Refugees and migrants queue for food at the makeshift camp by the Greek-Macedonian borders near the Greek village of Idomeni, on March 2, 2016 (AFP Photo/Louisa Gouliamaki)

Idomeni (Greece) (AFP) - Two hours queueing for a sandwich. It is a depressing waiting game for migrants on the Greek-Macedonian border -- and getting longer every day, as their mud-soaked camp grows in size, increasingly stretching worried aid groups' resources.

Among those stuck for days at the freezing Idomeni migrant camp is 25-year-old Iraqi Kadr Yussef, who recounts his last four meagre meals while hopelessly waiting for Macedonian authorities to let him through.

"Sandwich, sandwich, soup, orange," he says. Just enough to keep him going. As for his six-month-old daughter, she relies on milk handed out by aid groups.

Some 10,000 people mainly from Syria and Iraq have become trapped on the border after a spate of travel restrictions imposed by Balkan states on the migration trail to northern Europe, aimed at limiting a flow from the coasts of Turkey that shows no sign of slowing.

With some 25,000 migrants already in Greece, the government has struggled to provide accommodation. Healthcare and nourishment at the border have largely been left in the hands of aid groups and volunteers.

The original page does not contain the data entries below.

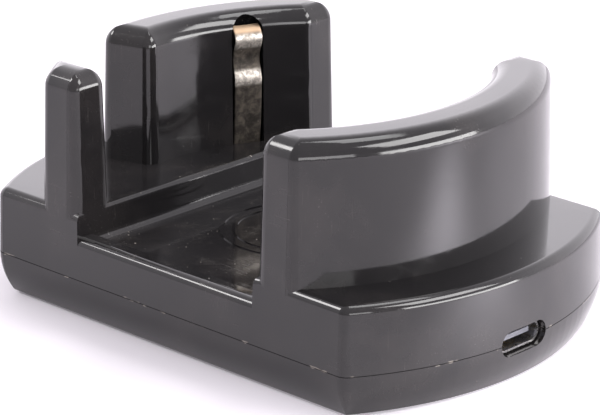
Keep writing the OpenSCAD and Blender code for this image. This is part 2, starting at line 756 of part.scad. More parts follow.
module lead(route) {
    line = route_line(route);
    n = len(line);
    sides = 10;
    rings = [for (i = [0 : n - 1])
        let (
            d = unit(line[min(i + 1, n - 1)] - line[max(i - 1, 0)]),
            u = unit(cross(d, [0, 0, 1])),
            v = cross(d, u)
        )
        for (k = [0 : sides - 1])
            line[i] + lead_radius * (cos(360 * k / sides) * u + sin(360 * k / sides) * v)
    ];
    polyhedron(points = rings, faces = concat(
        [[for (k = [0 : sides - 1]) k]],
        [for (i = [0 : n - 2], k = [0 : sides - 1]) let (a = i * sides + k, b = i * sides + (k + 1) % sides)
            each [[a, a + sides, b], [b, a + sides, b + sides]]],
        [[for (k = [sides - 1 : -1 : 0]) (n - 1) * sides + k]]
    ));
}

module positive_lead() color([0.6, 0.04, 0.03]) lead(right_route);
module negative_lead() color([0.03, 0.03, 0.03]) lead(left_route);

module board_screws() color(steel)
    for (p = board_holes) translate([p[0], p[1], 0]) difference() {
        union() {
            translate([0, 0, board_top]) cylinder(d = 3, h = 1.1);
            translate([0, 0, cover_floor - 0.6]) cylinder(d = 1.6, h = board_top - cover_floor + 0.7);
        }
        translate([-1, -0.2, board_top + 0.6]) cube([2, 0.4, 1]);
        translate([-0.2, -1, board_top + 0.6]) cube([0.4, 2, 1]);
    }

module case_screws() color(steel)
    for (p = screw_places) translate([p[0], p[1], 0]) difference() {
        union() {
            translate([0, 0, screw_seat - 1.7]) cylinder(d = screw_head, h = 1.7);
            translate([0, 0, screw_seat - 0.1]) cylinder(d = screw_diameter, h = screw_length + 0.1);
        }
        translate([-1.4, -0.3, screw_seat - 2]) cube([2.8, 0.6, 1.2]);
        translate([-0.3, -1.4, screw_seat - 2]) cube([0.6, 2.8, 1.2]);
    }

module foot(i) color([0.05, 0.05, 0.05])
    translate([foot_places[i][0], foot_places[i][1], 0]) cylinder(d = foot_diameter, h = foot_thickness);

top_housing();
bottom_cover();
left_contact();
right_contact();
left_contact_block();
right_contact_block();
block_screws();
socket_shell();
socket_tongue();
socket_pins();
circuit_board();
charging_chip();
power_inductor();
capacitors();
resistors();
lead_connector();
positive_lead();
negative_lead();
board_screws();
case_screws();
for (i = [0 : 3])
    foot(i);
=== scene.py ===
import math

import bmesh
import bpy
import numpy as np
from mathutils import Matrix, Vector


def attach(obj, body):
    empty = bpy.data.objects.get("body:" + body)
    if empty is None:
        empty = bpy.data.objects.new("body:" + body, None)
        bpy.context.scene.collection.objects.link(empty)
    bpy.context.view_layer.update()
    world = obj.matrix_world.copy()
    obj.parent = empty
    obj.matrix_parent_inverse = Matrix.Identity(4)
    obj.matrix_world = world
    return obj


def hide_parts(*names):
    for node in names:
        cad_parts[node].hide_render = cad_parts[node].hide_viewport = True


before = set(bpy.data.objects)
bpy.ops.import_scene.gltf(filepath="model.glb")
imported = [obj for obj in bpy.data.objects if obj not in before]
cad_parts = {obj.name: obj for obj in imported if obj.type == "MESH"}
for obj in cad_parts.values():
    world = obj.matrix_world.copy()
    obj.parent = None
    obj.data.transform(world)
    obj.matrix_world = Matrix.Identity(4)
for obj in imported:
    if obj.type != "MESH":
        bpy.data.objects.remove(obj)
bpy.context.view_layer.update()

print("frame loaded:", len(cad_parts), "parts of the charging cradle")

mm = 0.001
tiny = 1e-20    # keeps a division by a length of nothing from failing
scene = bpy.context.scene
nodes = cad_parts


# shader kit
class Signal:
    # wraps a number socket, so that arithmetic on it adds Math nodes
    def __init__(self, kit, socket):
        self.kit, self.socket = kit, socket

    def math(self, operation, first, second=None, clamp=False):
        values = {0: first} if second is None else {0: first, 1: second}
        settings = {"operation": operation, "use_clamp": clamp}
        return self.kit.out(self.kit.add("ShaderNodeMath", settings, values))

    def __add__(self, other):
        return self.math("ADD", self, other)

    def __radd__(self, other):
        return self.math("ADD", other, self)

    def __sub__(self, other):
        return self.math("SUBTRACT", self, other)

    def __rsub__(self, other):
        return self.math("SUBTRACT", other, self)

    def __mul__(self, other):
        return self.math("MULTIPLY", self, other)

    def __rmul__(self, other):
        return self.math("MULTIPLY", other, self)

    def __truediv__(self, other):
        return self.math("DIVIDE", self, other)

    def __rtruediv__(self, other):
        return self.math("DIVIDE", other, self)

    def __pow__(self, other):
        return self.math("POWER", self, other)

    def __rpow__(self, other):
        return self.math("POWER", other, self)

    def __lt__(self, other):
        return self.math("LESS_THAN", self, other)

    def __gt__(self, other):
        return self.math("GREATER_THAN", self, other)

    def __abs__(self):
        return self.math("ABSOLUTE", self)

    def clipped(self):
        return self.math("ADD", self, 0.0, clamp=True)

    def ramp(self, low, high, toLow=0.0, toHigh=1.0):
        # goes from toLow to toHigh while the signal goes from low to high
        settings = {"interpolation_type": "SMOOTHSTEP"}
        sockets = {"Value": self, "From Min": low, "From Max": high, "To Min": toLow, "To Max": toHigh}
        return self.kit.out(self.kit.add("ShaderNodeMapRange", settings, sockets))


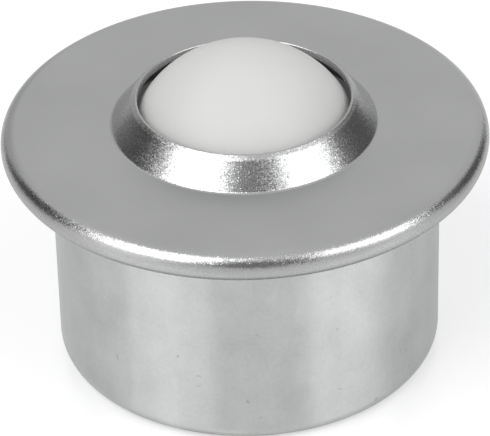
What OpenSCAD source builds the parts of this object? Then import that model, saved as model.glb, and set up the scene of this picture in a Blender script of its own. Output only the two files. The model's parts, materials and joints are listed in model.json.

Most of the refugees have turned down the offer of relocating to camps in the hinterland, hoping to be nearby when Macedonian police briefly open the border for a few dozen people to cross each day.

The flood of people arriving at the border is relentlessly greater than the trickle allowed into Macedonia: between midnight and dawn Wednesday some 170 were let through after the border was opened for a few hours, having been closed since noon on Monday.

- 'Wondering how to cope' -

"Between Friday and Sunday the camp went from 4,000 to 8,000 people. Now it holds over 9,000," says Jean Nicolas Dangelser, the logistical supervisor of the Doctors Without Borders (MSF) charity.

"Each day we awaken wondering how we're going to manage," he adds.

Initially built to handle some 1,600 people, the camp has spilled over into the outlying fields, with thousands pitching tents on muddy soil.

Aid groups have reported a shortage of food and tents, warning that the wet weather is taking a toll on the refugees and particularly their children.

MSF can provide some 6,500 warm meals but with cost overruns mounting, the organisation can then only offer snacks for the remainder of the day.

"Each meal costs 30-35 cents but our supplier cannot provide more," says Dangelser.

"Other suppliers charge around 1.2 euros per meal," he says.

- Food queue night and day -

The queue for food snakes for dozens of metres all day long, even though meals are only given three times daily.

And many refugees now go directly to where the food is prepared, snarling the procedure.

"One of our suppliers would prepare the food at the end of the camp and bring it in for distribution. But after people started going there directly as soon as the cooking began, they can no longer budge so the food is handed out there," says Dangelser.

MSF say they have help from an independent volunteer group that can prepare another 4,000-6,000 dishes of vegetable soup a day.

"They're a major help but the question remains, what do we do if we reach 20,000 refugees at Idomeni?" another MSF official said.

Two food trucks at the gates of the camp are making a killing with packs of biscuits at two euros ($2.17), French fry sandwiches at 2.5 euros and chicken sandwiches at three euros.

There is also a small supermarket at the village of Idomeni, some twenty minutes away, but many refugees know that they must save their money for the difficult road ahead.

Munir, a 33-year-old Syrian, finally succumbs to the aroma of the grill and walks away with a packet of crisps.

"I've been here a week and have no idea how much longer I'll have to stay," he tells AFP.

"I'm trying to spend as little as possible, he says. "This was already too much."